Data in this exercise:
+ + + + + + +
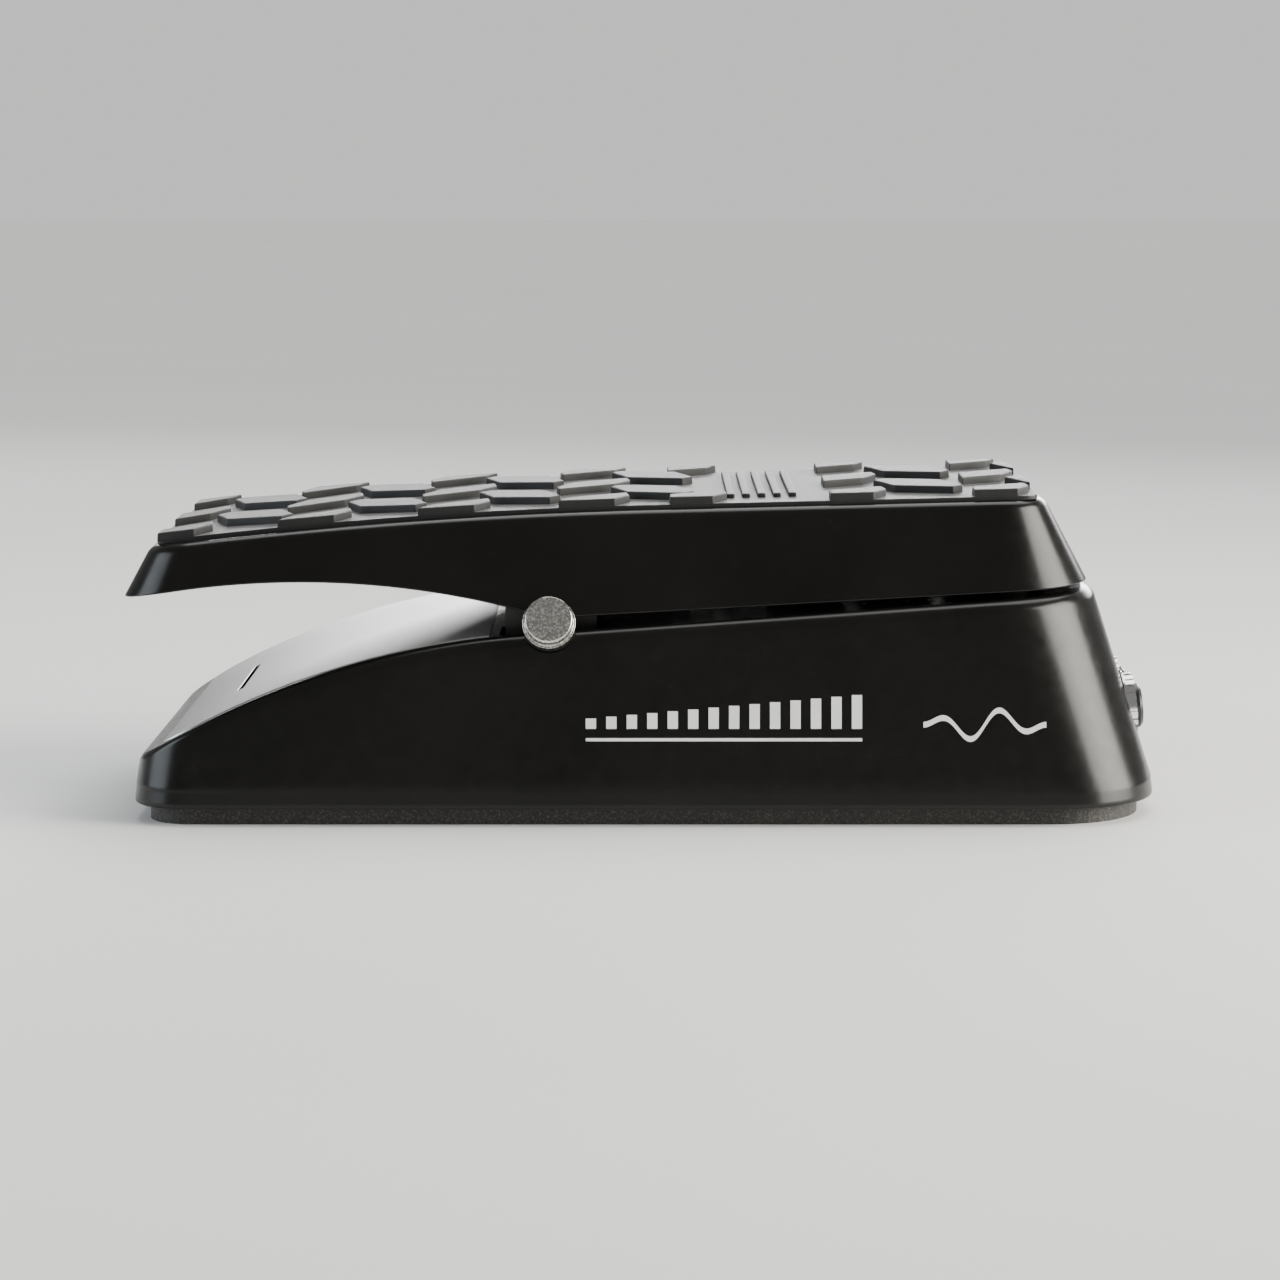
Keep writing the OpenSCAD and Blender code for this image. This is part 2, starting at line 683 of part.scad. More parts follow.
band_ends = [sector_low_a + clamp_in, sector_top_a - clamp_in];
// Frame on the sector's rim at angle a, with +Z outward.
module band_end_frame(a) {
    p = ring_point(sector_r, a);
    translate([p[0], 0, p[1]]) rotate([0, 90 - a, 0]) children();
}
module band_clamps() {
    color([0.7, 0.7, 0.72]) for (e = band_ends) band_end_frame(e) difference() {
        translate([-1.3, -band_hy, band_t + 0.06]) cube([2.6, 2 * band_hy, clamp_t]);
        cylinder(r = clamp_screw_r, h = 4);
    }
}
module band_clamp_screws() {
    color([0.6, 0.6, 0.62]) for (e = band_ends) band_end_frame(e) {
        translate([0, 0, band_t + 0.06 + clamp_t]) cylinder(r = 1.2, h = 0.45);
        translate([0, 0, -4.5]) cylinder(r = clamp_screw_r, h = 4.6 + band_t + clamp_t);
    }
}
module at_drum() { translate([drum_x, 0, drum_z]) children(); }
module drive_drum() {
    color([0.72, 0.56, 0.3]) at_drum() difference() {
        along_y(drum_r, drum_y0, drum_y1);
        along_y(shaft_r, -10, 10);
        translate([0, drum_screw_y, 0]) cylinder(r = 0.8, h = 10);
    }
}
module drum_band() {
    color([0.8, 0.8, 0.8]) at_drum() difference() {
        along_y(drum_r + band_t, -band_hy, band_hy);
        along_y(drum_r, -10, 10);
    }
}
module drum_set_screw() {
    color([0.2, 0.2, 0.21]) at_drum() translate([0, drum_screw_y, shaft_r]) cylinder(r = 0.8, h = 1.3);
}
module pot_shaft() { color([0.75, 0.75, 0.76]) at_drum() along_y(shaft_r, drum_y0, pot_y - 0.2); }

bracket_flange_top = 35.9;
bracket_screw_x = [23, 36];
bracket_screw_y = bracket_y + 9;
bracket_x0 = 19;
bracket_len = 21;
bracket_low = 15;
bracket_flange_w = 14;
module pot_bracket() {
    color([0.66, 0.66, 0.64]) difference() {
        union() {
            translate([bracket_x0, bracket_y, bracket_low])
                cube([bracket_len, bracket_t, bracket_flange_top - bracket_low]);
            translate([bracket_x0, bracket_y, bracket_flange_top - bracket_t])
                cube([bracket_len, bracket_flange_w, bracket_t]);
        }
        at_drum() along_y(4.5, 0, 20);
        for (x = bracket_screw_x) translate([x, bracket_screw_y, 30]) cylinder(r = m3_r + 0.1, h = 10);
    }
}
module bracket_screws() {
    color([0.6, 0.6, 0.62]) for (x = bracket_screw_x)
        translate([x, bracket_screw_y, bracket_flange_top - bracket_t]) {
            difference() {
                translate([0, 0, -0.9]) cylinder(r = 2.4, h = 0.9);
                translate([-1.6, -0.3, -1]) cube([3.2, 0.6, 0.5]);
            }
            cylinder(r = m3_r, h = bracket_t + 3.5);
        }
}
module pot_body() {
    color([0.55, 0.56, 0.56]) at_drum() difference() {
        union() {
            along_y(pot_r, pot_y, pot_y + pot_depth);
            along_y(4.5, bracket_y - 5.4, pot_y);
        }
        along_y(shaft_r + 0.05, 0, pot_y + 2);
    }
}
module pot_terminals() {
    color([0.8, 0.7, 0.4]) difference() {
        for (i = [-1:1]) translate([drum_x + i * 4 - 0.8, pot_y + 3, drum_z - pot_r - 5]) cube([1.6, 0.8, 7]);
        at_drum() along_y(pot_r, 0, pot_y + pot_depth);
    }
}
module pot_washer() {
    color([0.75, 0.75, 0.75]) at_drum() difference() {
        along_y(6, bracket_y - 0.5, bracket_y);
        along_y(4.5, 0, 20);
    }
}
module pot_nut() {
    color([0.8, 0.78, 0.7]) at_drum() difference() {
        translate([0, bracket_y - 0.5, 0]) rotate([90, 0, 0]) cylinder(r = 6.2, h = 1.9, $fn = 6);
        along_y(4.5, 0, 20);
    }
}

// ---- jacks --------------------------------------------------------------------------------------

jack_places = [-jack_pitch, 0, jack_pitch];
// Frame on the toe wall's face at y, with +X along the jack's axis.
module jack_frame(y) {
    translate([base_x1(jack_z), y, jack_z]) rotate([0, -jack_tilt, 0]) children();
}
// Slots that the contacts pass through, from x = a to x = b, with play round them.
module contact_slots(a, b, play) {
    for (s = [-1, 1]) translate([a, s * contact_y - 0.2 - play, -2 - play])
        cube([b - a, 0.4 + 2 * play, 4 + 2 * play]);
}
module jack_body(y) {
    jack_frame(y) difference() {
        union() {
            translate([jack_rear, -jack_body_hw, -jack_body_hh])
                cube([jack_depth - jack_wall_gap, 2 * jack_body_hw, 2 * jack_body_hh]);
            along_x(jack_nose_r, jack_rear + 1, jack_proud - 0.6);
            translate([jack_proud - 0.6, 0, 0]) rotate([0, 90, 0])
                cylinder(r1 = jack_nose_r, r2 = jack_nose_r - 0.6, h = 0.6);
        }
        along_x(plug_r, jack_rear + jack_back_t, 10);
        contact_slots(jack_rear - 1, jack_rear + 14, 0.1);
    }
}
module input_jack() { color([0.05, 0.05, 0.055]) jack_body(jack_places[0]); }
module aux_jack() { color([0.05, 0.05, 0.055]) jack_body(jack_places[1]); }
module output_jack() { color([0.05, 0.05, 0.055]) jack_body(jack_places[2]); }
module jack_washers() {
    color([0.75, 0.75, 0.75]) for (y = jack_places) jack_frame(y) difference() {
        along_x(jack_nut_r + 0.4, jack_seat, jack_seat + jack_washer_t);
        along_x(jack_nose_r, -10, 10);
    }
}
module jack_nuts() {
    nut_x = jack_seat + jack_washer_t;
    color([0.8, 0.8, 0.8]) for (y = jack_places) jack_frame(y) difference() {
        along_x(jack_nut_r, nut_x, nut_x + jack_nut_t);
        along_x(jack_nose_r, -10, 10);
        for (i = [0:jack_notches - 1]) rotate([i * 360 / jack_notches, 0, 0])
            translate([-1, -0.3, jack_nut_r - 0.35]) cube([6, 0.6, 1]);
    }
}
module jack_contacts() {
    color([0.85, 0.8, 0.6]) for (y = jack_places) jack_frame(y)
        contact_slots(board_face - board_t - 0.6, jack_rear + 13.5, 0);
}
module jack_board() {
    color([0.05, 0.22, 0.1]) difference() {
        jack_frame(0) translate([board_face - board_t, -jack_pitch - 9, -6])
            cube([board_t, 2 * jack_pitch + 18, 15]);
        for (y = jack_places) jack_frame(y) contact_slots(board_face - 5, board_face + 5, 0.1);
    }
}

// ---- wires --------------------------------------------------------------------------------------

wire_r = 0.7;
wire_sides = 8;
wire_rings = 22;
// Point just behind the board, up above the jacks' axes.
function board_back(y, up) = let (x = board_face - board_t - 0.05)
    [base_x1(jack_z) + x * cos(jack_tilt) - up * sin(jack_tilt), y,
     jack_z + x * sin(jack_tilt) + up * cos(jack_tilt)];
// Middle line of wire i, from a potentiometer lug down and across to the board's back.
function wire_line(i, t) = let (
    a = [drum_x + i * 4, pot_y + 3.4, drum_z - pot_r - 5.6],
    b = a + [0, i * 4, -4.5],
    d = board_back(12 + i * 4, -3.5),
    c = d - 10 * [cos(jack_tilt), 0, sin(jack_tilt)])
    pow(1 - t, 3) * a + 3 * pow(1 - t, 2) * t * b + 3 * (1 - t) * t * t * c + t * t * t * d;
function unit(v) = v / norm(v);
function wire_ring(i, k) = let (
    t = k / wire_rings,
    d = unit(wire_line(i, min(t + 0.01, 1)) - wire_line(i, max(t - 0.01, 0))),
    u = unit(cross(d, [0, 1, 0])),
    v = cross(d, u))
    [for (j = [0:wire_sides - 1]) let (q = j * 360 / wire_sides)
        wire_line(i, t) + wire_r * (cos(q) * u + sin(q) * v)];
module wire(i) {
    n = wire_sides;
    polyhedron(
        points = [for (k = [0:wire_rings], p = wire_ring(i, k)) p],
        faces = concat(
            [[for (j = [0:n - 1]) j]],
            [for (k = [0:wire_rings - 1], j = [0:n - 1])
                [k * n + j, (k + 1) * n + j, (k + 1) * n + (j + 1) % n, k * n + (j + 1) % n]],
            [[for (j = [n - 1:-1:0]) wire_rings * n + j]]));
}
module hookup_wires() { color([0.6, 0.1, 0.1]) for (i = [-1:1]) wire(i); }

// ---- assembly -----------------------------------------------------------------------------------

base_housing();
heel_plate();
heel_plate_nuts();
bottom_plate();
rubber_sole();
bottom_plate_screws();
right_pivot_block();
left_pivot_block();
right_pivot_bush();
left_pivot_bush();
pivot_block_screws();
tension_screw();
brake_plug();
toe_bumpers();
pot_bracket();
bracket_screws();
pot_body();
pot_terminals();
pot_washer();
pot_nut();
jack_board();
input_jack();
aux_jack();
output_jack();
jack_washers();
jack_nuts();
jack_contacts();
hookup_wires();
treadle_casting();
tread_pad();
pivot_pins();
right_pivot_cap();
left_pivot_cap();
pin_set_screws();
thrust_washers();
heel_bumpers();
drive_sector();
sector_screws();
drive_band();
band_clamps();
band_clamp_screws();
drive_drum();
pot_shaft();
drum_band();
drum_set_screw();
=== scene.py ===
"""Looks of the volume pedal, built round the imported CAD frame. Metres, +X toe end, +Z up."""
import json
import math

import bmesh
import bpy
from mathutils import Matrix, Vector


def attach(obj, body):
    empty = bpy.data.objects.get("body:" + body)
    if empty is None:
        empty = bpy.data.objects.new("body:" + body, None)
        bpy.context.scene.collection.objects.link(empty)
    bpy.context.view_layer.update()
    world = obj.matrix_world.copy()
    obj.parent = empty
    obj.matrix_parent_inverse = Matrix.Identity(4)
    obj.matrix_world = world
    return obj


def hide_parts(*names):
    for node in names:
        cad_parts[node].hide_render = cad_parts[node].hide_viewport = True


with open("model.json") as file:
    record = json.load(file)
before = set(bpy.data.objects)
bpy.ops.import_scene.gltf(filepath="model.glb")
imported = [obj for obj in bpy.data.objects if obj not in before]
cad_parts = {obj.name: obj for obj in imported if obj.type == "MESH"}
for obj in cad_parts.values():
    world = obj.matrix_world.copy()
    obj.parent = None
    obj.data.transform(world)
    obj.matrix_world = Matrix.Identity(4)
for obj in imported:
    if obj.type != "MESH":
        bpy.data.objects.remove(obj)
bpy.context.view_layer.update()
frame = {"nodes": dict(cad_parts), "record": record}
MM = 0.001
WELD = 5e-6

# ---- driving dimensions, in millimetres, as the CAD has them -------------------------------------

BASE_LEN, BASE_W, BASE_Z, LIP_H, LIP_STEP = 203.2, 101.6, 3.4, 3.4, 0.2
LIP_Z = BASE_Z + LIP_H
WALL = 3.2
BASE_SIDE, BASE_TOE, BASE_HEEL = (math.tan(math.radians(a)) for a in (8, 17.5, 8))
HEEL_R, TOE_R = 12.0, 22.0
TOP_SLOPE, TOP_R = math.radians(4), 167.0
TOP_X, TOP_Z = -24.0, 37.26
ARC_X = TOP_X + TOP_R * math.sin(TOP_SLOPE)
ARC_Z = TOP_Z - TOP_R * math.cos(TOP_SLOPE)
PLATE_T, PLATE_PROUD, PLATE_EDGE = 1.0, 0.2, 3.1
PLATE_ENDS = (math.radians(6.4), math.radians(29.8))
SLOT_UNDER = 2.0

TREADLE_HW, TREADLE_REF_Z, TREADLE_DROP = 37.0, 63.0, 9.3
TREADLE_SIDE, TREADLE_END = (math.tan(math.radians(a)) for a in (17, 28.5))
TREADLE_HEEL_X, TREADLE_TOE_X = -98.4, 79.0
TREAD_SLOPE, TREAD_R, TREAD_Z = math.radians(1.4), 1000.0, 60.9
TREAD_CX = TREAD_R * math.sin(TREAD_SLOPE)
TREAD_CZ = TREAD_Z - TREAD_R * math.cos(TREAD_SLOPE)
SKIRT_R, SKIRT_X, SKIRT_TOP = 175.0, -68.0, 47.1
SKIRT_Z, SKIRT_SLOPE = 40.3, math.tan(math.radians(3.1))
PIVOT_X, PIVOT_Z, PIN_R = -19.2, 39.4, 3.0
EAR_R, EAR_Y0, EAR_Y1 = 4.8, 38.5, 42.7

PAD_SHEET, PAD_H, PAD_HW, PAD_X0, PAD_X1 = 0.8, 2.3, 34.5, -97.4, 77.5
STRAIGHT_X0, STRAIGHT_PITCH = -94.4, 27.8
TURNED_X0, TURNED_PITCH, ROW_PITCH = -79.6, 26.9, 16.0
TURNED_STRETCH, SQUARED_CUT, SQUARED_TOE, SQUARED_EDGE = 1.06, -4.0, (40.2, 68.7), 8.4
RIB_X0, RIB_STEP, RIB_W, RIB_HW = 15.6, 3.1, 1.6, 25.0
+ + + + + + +
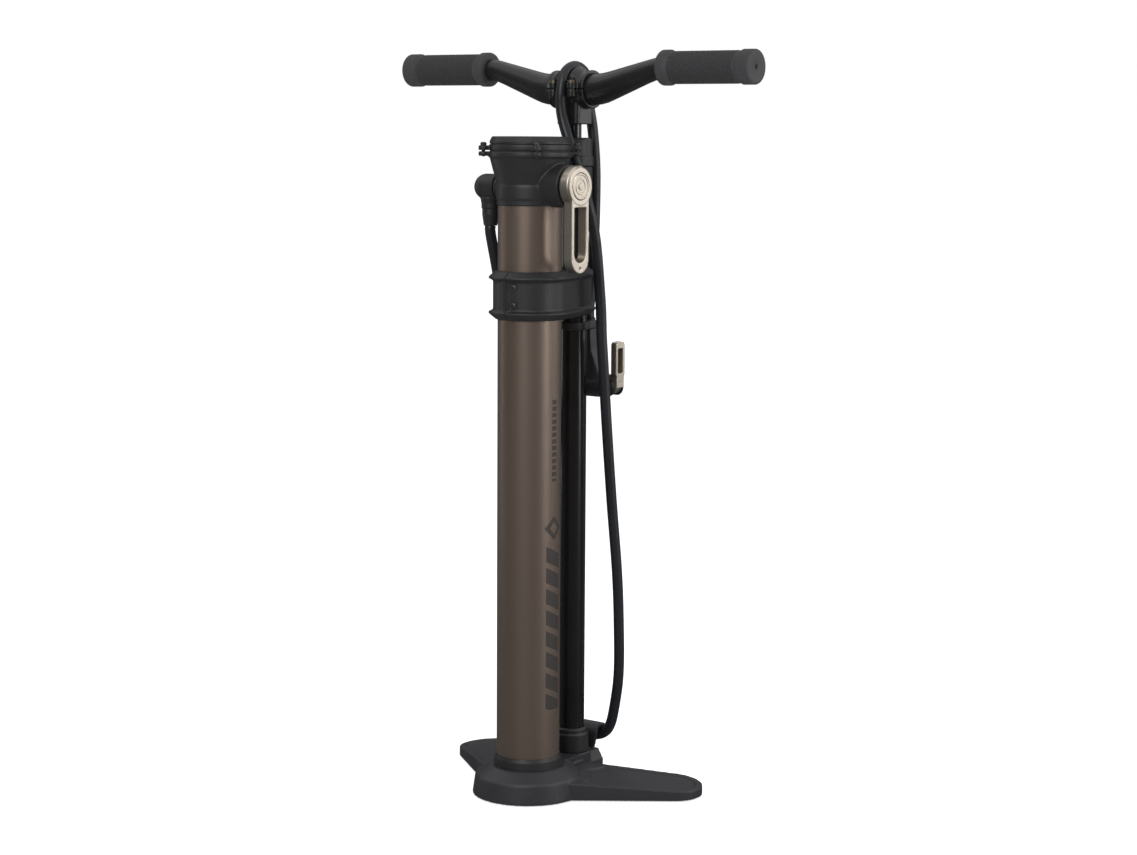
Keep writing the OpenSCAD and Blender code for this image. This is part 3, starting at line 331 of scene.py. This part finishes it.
+ + + + + + +
Task details:
Repeat these lines exactly and nothing more: the one containing "thrust_washers();", the one containing "in imported if", and all the lines between.

Result below:
thrust_washers();
heel_bumpers();
drive_sector();
sector_screws();
drive_band();
band_clamps();
band_clamp_screws();
drive_drum();
pot_shaft();
drum_band();
drum_set_screw();
=== scene.py ===
"""Looks of the volume pedal, built round the imported CAD frame. Metres, +X toe end, +Z up."""
import json
import math

import bmesh
import bpy
from mathutils import Matrix, Vector


def attach(obj, body):
    empty = bpy.data.objects.get("body:" + body)
    if empty is None:
        empty = bpy.data.objects.new("body:" + body, None)
        bpy.context.scene.collection.objects.link(empty)
    bpy.context.view_layer.update()
    world = obj.matrix_world.copy()
    obj.parent = empty
    obj.matrix_parent_inverse = Matrix.Identity(4)
    obj.matrix_world = world
    return obj


def hide_parts(*names):
    for node in names:
        cad_parts[node].hide_render = cad_parts[node].hide_viewport = True


with open("model.json") as file:
    record = json.load(file)
before = set(bpy.data.objects)
bpy.ops.import_scene.gltf(filepath="model.glb")
imported = [obj for obj in bpy.data.objects if obj not in before]
cad_parts = {obj.name: obj for obj in imported if obj.type == "MESH"}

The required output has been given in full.